⟨

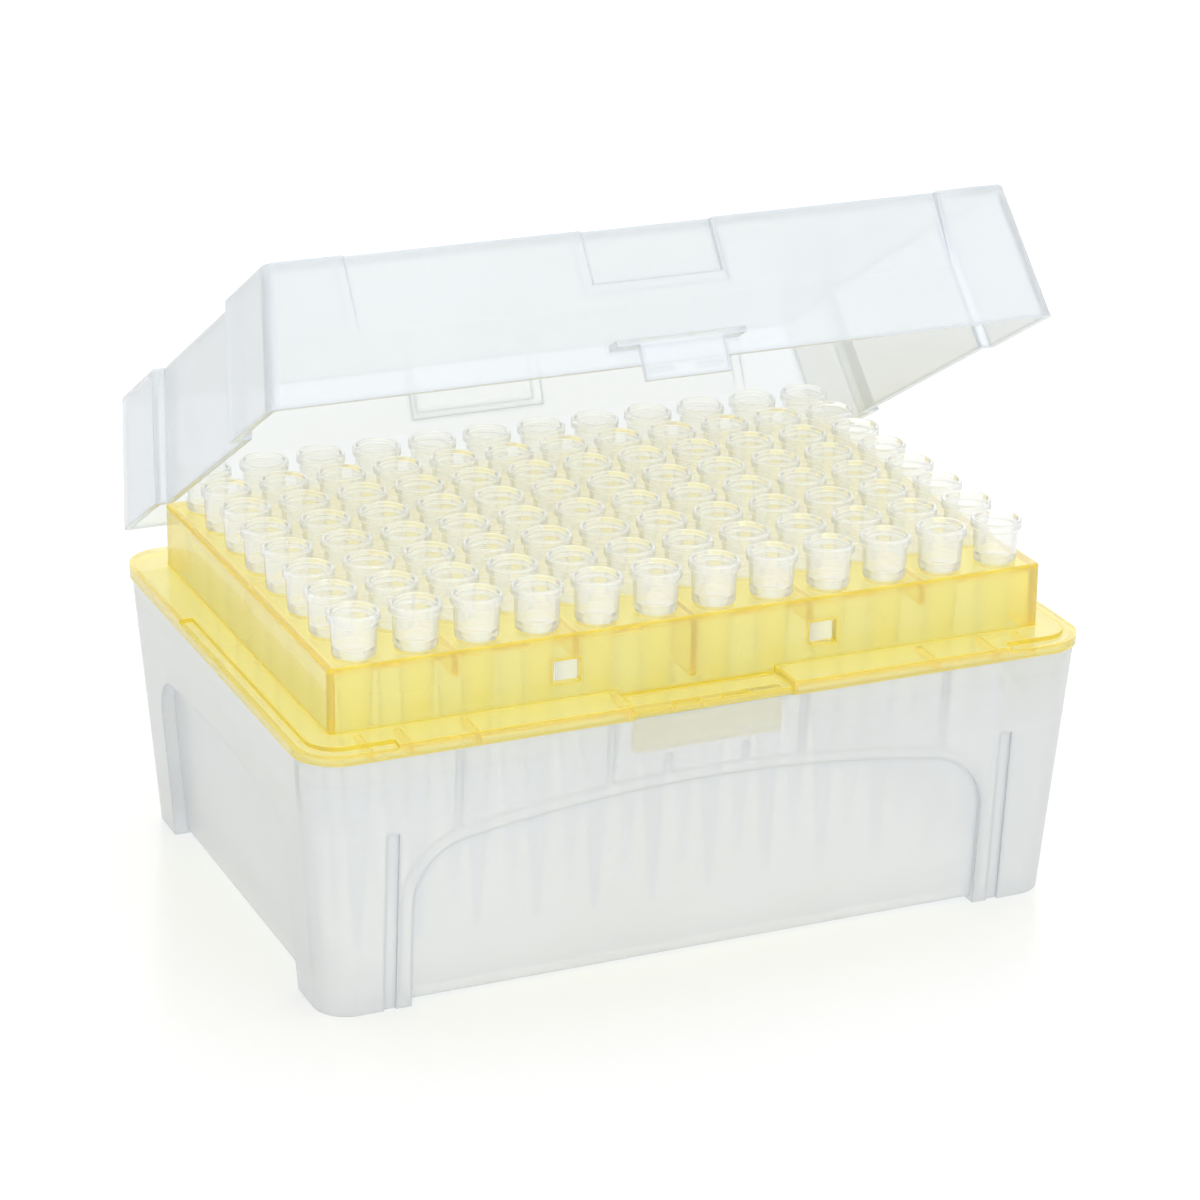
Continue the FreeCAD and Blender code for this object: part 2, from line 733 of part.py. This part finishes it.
def wall_ribs():
    """Upright ribs inside the front and back walls. The middle pair starts under the tray's tongue."""
    strips = []
    tongue_foot_level = "flange_top - tongue_drop"
    for place, top in (("outer", "rim_level"), ("inner", "rim_level"), ("centre", tongue_foot_level)):
        for side in (-1, 1):
            strips.append(
                box(
                    f"wall_rib_{place}_{side + 1}",
                    about(f"{side} * wall_rib_{place}", "wall_rib_thick"),
                    centred("2 * rim_depth"),
                    ("arch_crown - front_arch_corner", f"{top} - wall_rib_thick"),
                )
            )
    root, crest = "base_wall - wall_rib_root", "base_wall + wall_rib_proud"
    band = cut(
        "wall_rib_band",
        base_block("wall_rib_roots", root, root),
        base_block("wall_rib_crests", crest, crest),
    )
    return common("wall_ribs", fuse("wall_rib_strips", *strips), band)


def hinge_bracket(side):
    """Two ears on the back wall with the pin that a lid clip snaps onto."""
    middle = f"{side} * hinge_spread / 2"
    ear_top = "rim_level - ear_gap"
    ear_foot = f"{ear_top} - ear_drop"
    in_wall = [
        (f"rim_depth / 2 - base_wall / 2 - {wall_stands_in(level)}", level) for level in (ear_foot, ear_top)
    ]
    pieces = []
    for ear in (-1, 1):
        centre = f"{middle} + {ear} * (clip_wide / 2 + ear_gap + ear_thick / 2)"
        across = about(centre, "ear_thick")
        name = f"ear_{side + 1}_{ear + 1}"
        at_pin = [("hinge_back", "hinge_level - ear_radius"), ("hinge_back", ear_top)]
        pieces.append(prism(f"{name}_plate", [in_wall[0], *at_pin, in_wall[1]], across))
        pieces.append(rod(f"{name}_eye", "ear_radius", across, "hinge_back", "hinge_level"))
    span = about(middle, "clip_wide + 2 * ear_gap + ear_thick")
    pieces.append(rod(f"pin_{side + 1}", "pin_diameter / 2", span, "hinge_back", "hinge_level"))
    return fuse(f"hinge_bracket_{side + 1}", *pieces)


# ---- the lid, in a frame of its own: X along the hinge, closed pose ----

LID_MIDDLE = "-hinge_back"
LID_RIM = "lid_rim_level - hinge_level"
LID_TOP = f"{LID_RIM} + lid_tall"


def lid_half(what, height):
    """Half the lid's length or depth at a height above its rim."""
    return f"(lid_rim_{what} + (lid_top_{what} - lid_rim_{what}) * ({height}) / lid_tall) / 2"


def lid_form(name, inset):
    """The lid's outside, or its inside when drawn in by a wall, with every recess of its walls."""

    def section(place, level):
        length = f"lid_{place}_length - 2 * ({inset})"
        depth = f"lid_{place}_depth - 2 * ({inset})"
        return length, depth, drawn_in(f"lid_{place}_corner", inset), level

    block = tapered(f"{name}_block", section("rim", LID_RIM), section("top", LID_TOP), LID_MIDDLE)
    panel = ("panel_wide", "panel_start", "0")
    thumb = ("thumb_wide", f"thumb_sill - ({inset})", "thumb_deep")
    recesses = []
    for face in (-1, 1):
        recesses.append(lid_face_recess(f"{name}_panel_{face + 1}", face, inset, *panel))
        recesses.append(lid_face_recess(f"{name}_thumb_{face + 1}", face, inset, *thumb))
        recesses.append(lid_side_recess(f"{name}_side_{face + 1}", face, inset))
    return cut(name, block, *recesses)


def lid_face_recess(name, face, inset, wide, start, deep):
    """What leans the front or back wall inwards above a height: a prism outside the leaning plane."""
    lean_at_start = f"panel_lean * (({start}) - panel_start) / (lid_tall - panel_start)"
    at_start = f"{lid_half('depth', start)} - {inset} - ({deep}) - ({lean_at_start})"
    at_top = f"{lid_half('depth', 'lid_tall')} - {inset} - ({deep}) - panel_lean"
    far = "lid_rim_depth / 2 + lid_wall"
    low = f"{LID_RIM} + {start}"
    corners = [
        (f"{LID_MIDDLE} + {face} * ({at_start})", low),
        (f"{LID_MIDDLE} + {face} * ({at_top})", LID_TOP),
        (f"{LID_MIDDLE} + {face} * ({far})", LID_TOP),
        (f"{LID_MIDDLE} + {face} * ({far})", low),
    ]
    return prism(name, corners, centred(f"{wide} + 2 * ({inset})"))


def lid_side_recess(name, face, inset):
    """What sets the middle of an end wall in, over the lid's full height."""
    in_low = f"{lid_half('length', '0')} - {inset} - side_recess_deep"
    in_top = f"{lid_half('length', 'lid_tall')} - {inset} - side_recess_deep"
    far = "lid_rim_length / 2 + lid_wall"
    corners = [
        (f"{face} * ({in_low})", LID_RIM),
        (f"{face} * ({in_top})", LID_TOP),
        (f"{face} * ({far})", LID_TOP),
        (f"{face} * ({far})", LID_RIM),
    ]
    solid = doc.addObject("Part::Extrusion", name)
    solid.Base = loose_sketch(f"{name}_outline", corners, FACING_FRONT)
    solid.DirMode = "Normal"
    solid.Symmetric = True
    solid.Solid = True
    return bind(solid, LengthFwd=f"side_recess_wide + 2 * ({inset})", Placement__Base__y=LID_MIDDLE)


def make_lid():
    outside = lid_form("lid_outside", "0")
    under_top = (LID_RIM, f"{LID_TOP} - lid_wall")
    room = box("lid_room", centred("lid_rim_length"), about(LID_MIDDLE, "lid_rim_depth"), under_top)
    inside = common("lid_cavity", lid_form("lid_inside", "lid_wall"), room)
    shell = cut("lid_shell", round_solid("lid_softened", outside, LID_TOP, "lid_round"), inside)
    clips = [hinge_clip(side) for side in (-1, 1)]
    lid = fuse("lid", shell, latch(), *clips)
    lid.Label = "lid"
    lid.Placement = FreeCAD.Placement(Vector(), FreeCAD.Rotation(Vector(-1, 0, 0), value_of("lid_open")))
    return bind(
        lid,
        Placement__Rotation__Angle="lid_open",
        Placement__Base__y="hinge_back",
        Placement__Base__z="hinge_level",
    )


def latch():
    """The finger ledge on the lid's front wall and the tab below it, with two hooks facing the tray."""
    tab_back = f"{LID_MIDDLE} - flange_depth / 2 - latch_gap"
    tab_front = f"{tab_back} - latch_thick"
    in_wall = f"{LID_MIDDLE} - lid_rim_depth / 2 + lid_wall / 2"
    ledge_foot = f"{LID_RIM} + ledge_low"
    ledge_levels = (ledge_foot, f"{ledge_foot} + ledge_thick")
    hook_high = f"{LID_RIM} - hook_top"
    pieces = [
        box("ledge", centred("ledge_wide"), (tab_front, in_wall), ledge_levels),
        box("tab", centred("latch_wide"), (tab_front, tab_back), (f"{LID_RIM} - latch_drop", ledge_foot)),
    ]
    for side in (-1, 1):
        across = about(f"{side} * catch_centre", "hook_wide")
        reach = (tab_back, f"{tab_back} + hook_proud")
        pieces.append(box(f"hook_{side + 1}", across, reach, (f"{hook_high} - hook_tall", hook_high)))
    return fuse("latch", *pieces)


def hinge_clip(side):
    """An open ring round the hinge pin, on an arm from the lid's back wall over the tray's flange."""
    middle = f"{side} * hinge_spread / 2"
    across = about(middle, "clip_wide")
    bore = "pin_diameter / 2 + pin_clearance"
    arm_low = "flange_top + ear_gap - hinge_level"
    in_wall = f"{LID_MIDDLE} + lid_rim_depth / 2 - lid_wall / 2"
    ring = rod(f"clip_ring_{side + 1}", f"{bore} + clip_wall", across)
    arm = box(f"clip_arm_{side + 1}", across, (in_wall, "0"), (arm_low, f"{arm_low} + arm_thick"))
    hole = rod(f"clip_bore_{side + 1}", bore, about(middle, "2 * clip_wide"))
    mouth = box(
        f"clip_mouth_{side + 1}",
        about(middle, "2 * clip_wide"),
        centred("clip_mouth"),
        (f"-({bore} + 2 * clip_wall)", "0"),
    )
    return cut(f"hinge_clip_{side + 1}", fuse(f"clip_{side + 1}", ring, arm), hole, mouth)


# ---- build, check and write ----

pieces = [make_base(), make_tray(), make_lid()]
pieces += [make_tip_column(column) for column in range(round(value_of("tip_columns")))]
doc.recompute()

for item in doc.Objects:
    failed = {"Invalid", "Error"} & set(item.State)
    if failed:
        raise RuntimeError(f"{item.Name} is {', '.join(item.State)}")
for piece in pieces:
    if piece.Shape.isNull() or not piece.Shape.isValid() or not piece.Shape.Solids:
        raise RuntimeError(f"{piece.Label} has no valid solid")

os.makedirs("parts", exist_ok=True)
for piece in pieces:
    piece.Shape.exportStep(os.path.join("parts", f"{piece.Label}.step"))
    size = piece.Shape.BoundBox
    print(
        f"{piece.Label}: {len(piece.Shape.Solids)} solid(s), {piece.Shape.Volume / 1000:.2f} cm3,"
        f" {size.XLength:.1f} x {size.YLength:.1f} x {size.ZLength:.1f} mm"
    )
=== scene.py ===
"""Looks of the pipette tip box: four translucent plastics, a pale floor, soft lights and the camera."""

import math

import bpy
from mathutils import Matrix, Vector


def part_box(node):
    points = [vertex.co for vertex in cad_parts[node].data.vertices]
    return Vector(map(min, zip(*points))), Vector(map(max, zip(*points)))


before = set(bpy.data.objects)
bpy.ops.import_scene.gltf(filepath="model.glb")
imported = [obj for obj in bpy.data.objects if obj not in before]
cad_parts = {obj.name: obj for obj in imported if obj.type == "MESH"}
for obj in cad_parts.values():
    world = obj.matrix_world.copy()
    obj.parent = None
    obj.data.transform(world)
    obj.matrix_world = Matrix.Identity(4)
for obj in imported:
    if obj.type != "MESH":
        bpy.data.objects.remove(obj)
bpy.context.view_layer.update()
scene = bpy.context.scene
scene.view_settings.view_transform = "Standard"

# The places of the factor, the first and the second input on Blender's Mix node
NUMBER_INPUTS = (0, 2, 3)
COLOUR_INPUTS = (0, 6, 7)
COLOUR_OUTPUT = 2

# An edge is found by the cosine between its bevelled and its true normal, which is 1 on a flat face; the
# plastic is painted with shade there
BEVEL_SAMPLES = 2
EDGE_START = 0.999
EDGE_FULL = 0.96

SHEEN_IOR = 1.45
GRAIN_SCALE = 1800.0
GRAIN_STRENGTH = 0.5


# ---- node helpers ----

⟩

Aim:
Begin at the line that has "imported = [obj", stop after the line that has "COLOUR_OUTPUT = 2", and repeat exactly those lines, nothing more.

Output for this exercise:
imported = [obj for obj in bpy.data.objects if obj not in before]
cad_parts = {obj.name: obj for obj in imported if obj.type == "MESH"}
for obj in cad_parts.values():
    world = obj.matrix_world.copy()
    obj.parent = None
    obj.data.transform(world)
    obj.matrix_world = Matrix.Identity(4)
for obj in imported:
    if obj.type != "MESH":
        bpy.data.objects.remove(obj)
bpy.context.view_layer.update()
scene = bpy.context.scene
scene.view_settings.view_transform = "Standard"

# The places of the factor, the first and the second input on Blender's Mix node
NUMBER_INPUTS = (0, 2, 3)
COLOUR_INPUTS = (0, 6, 7)
COLOUR_OUTPUT = 2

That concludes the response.